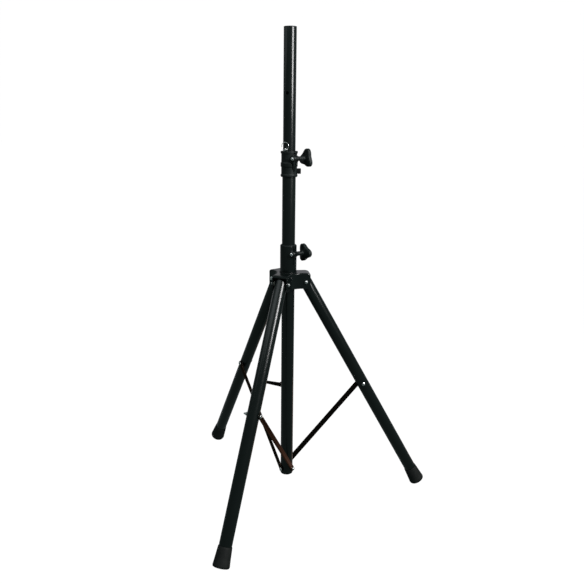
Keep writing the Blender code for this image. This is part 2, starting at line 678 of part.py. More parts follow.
def make_brace(number, leg, seat):
    """Flat strip from the leg's bolt down to the mast's foot, on the leg's left side."""
    fold = LEG_ANGLE + BRACE_ANGLE
    brace = make_empty(f"brace_{number}_pivot",
                       at(0, 0, -BRACE_PIN) @ Matrix.Rotation(fold, 4, "Y"), leg)
    radius = BRACE_W / 2
    outline = (arc_points((0, 0), radius, 0, 180, 10)
               + arc_points((0, -BRACE_LENGTH), radius, 180, 360, 10))
    holes = [circle_points((0, y), BOLT_HOLE_R, SMALL) for y in (0, -BRACE_LENGTH)]
    strip = flat_mesh(f"brace_{number}", [outline] + holes, BRACE_T)
    upright = at(0, BRACE_LAT + BRACE_T / 2, 0) @ Matrix.Rotation(math.pi / 2, 4, "X")
    link_piece(f"brace_{number}", strip, PAINT, brace, upright)
    space = BRACE_LAT - LEG_R - GAP
    washer = washer_mesh(f"brace_washer_{number}", BRACE_WASHER_R, BOLT_R + GAP, space)
    link_piece(f"brace_washer_{number}", washer, NYLON, brace,
               along_y(0, (LEG_R + BRACE_LAT) / 2, 0))
    bolt(f"brace_bolt_{number}", seat - BRACE_LAT - 0.0001, brace,
         along_y(0, seat, -BRACE_LENGTH))


# ---------------------------------------------------------------- assembly
def clamp_frame(height):
    """+X up, +Y away from the mast and +Z along the clamp's bolt, towards the knob."""
    turn = math.radians(CLAMP_AZIMUTH)
    outward = Vector((math.cos(turn), math.sin(turn), 0))
    bolt_axis = Vector((-math.sin(turn), math.cos(turn), 0))
    up = Vector((0, 0, 1))
    basis = Matrix((up, outward, bolt_axis)).transposed().to_4x4()
    return Matrix.Translation(outward * CLAMP_RADIUS + up * height) @ basis


def build():
    mast = make_empty("mast", at(0, MAST_Y, 0))
    make_mast(mast)
    make_mast_tab(mast)
    upper_clamp = make_empty("upper_clamp", clamp_frame(UPPER_CLAMP_Z), mast)
    collar = make_collar(mast, upper_clamp)
    make_set_screw(mast, collar)
    make_clamp("upper", upper_clamp, UPPER_KNOB_TURN)

    pole = make_empty("pole", Matrix(), mast)
    make_pole(pole)
    make_pin(make_empty("pin_axis", along_minus_y(0, 0, PIN_Z), pole))

    hub = make_empty("hub", Matrix(), mast)
    lower_clamp = make_empty("lower_clamp", clamp_frame(LOWER_CLAMP_Z), hub)
    make_hub_sleeve(hub, lower_clamp)
    make_hub_bracket(hub)
    make_clamp("lower", lower_clamp, LOWER_KNOB_TURN)
    for number in (1, 2, 3):
        make_leg(number, hub, mast)


build()
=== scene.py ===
import json
import math

import bmesh
import bpy
from mathutils import Matrix, Vector

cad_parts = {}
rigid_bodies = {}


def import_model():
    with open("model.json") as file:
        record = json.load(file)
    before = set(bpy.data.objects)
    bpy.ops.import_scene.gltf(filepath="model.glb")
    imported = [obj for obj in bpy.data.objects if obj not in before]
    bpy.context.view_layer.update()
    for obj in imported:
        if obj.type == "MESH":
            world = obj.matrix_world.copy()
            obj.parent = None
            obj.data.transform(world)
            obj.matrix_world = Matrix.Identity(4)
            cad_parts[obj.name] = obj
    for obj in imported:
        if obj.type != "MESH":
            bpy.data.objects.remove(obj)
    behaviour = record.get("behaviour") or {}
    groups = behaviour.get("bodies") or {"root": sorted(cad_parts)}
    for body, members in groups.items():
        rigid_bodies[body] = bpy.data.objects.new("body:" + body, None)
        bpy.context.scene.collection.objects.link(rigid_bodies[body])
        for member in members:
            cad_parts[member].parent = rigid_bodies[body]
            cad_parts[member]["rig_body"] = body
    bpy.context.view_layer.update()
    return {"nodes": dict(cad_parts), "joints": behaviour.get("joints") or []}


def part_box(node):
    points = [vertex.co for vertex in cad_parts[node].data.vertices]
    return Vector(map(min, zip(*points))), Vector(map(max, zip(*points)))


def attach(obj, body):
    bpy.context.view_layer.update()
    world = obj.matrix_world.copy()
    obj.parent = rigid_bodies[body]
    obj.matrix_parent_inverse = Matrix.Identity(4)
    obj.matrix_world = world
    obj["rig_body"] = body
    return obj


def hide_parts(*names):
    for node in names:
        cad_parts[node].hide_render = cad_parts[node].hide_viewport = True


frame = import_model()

# ---- sizes of the details, in metres
SHEET = 0.0026             # pressed bracket
MAST_WALL = 0.0012
POLE_WALL = 0.0014
LEG_WALL = 0.0012
GAP = 0.0003               # between parts that fit in one another
BOLT_HOLE = 0.0034         # radius drilled for a bolt
BOLT_SHANK = 0.0030        # radius
BOLT_HEAD = 0.0040         # height
WASHER_BORE = 0.0032       # radius
HOLE_PITCH = 0.1500        # between the holes in the pole
KNOB_SIDES = 120
FINE = 96                  # sides of the large tubes
LEG_SIDES = 80
MEDIUM = 64
SMALL = 48
JOINTS = {joint["name"]: joint for joint in frame["joints"]}
UP = Vector((0, 0, 1))


# ---- measuring the frame
def middle(node):
    low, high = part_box(node)
    return (low + high) / 2


def heights(node):
    low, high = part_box(node)
    return low.z, high.z


def measure(node, origin, axis):
    """Lowest and highest reach of a CAD node along an axis, and its largest radius."""
    low, high, radius = 1e9, -1e9, 0.0
    for vertex in frame["nodes"][node].data.vertices:
        offset = vertex.co - origin
        along = offset.dot(axis)
        low, high = min(low, along), max(high, along)
        radius = max(radius, (offset - axis * along).length)
    return low, high, radius


def axis_frame(origin, z_axis, x_hint=None):
    """A matrix at the origin whose +Z runs along z_axis and whose +X is nearest the hint."""
    z_axis = z_axis.normalized()
    hint = x_hint if x_hint is not None else (UP if abs(z_axis.z) < 0.9 else Vector((1, 0, 0)))
    x_axis = (hint - z_axis * hint.dot(z_axis)).normalized()
    y_axis = z_axis.cross(x_axis)
    basis = Matrix((x_axis, y_axis, z_axis)).transposed().to_4x4()
    return Matrix.Translation(origin) @ basis


MAST = middle("mast_tube").to_2d().to_3d()          # the mast's axis, at floor height
MAST_FRAME = Matrix.Translation(MAST)


def joint_point(joint):
    return Vector(JOINTS[joint]["pos_m"])


def joint_axis(joint):
    return Vector(JOINTS[joint]["axis"]).normalized()


def outward(point):
    """The level direction from the mast's axis to a point."""
    return (point - MAST).to_2d().to_3d().normalized()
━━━
→ **REQUIRED WORK**:
Reproduce exactly the lines from the line with "make_hub_sleeve(hub, lower_clamp)" through the line with "obj.matrix_world = Matrix.Identity(4)", both end lines included, and only those lines.

→ **SOLUTION BELOW**:
    make_hub_sleeve(hub, lower_clamp)
    make_hub_bracket(hub)
    make_clamp("lower", lower_clamp, LOWER_KNOB_TURN)
    for number in (1, 2, 3):
        make_leg(number, hub, mast)


build()
=== scene.py ===
import json
import math

import bmesh
import bpy
from mathutils import Matrix, Vector

cad_parts = {}
rigid_bodies = {}


def import_model():
    with open("model.json") as file:
        record = json.load(file)
    before = set(bpy.data.objects)
    bpy.ops.import_scene.gltf(filepath="model.glb")
    imported = [obj for obj in bpy.data.objects if obj not in before]
    bpy.context.view_layer.update()
    for obj in imported:
        if obj.type == "MESH":
            world = obj.matrix_world.copy()
            obj.parent = None
            obj.data.transform(world)
            obj.matrix_world = Matrix.Identity(4)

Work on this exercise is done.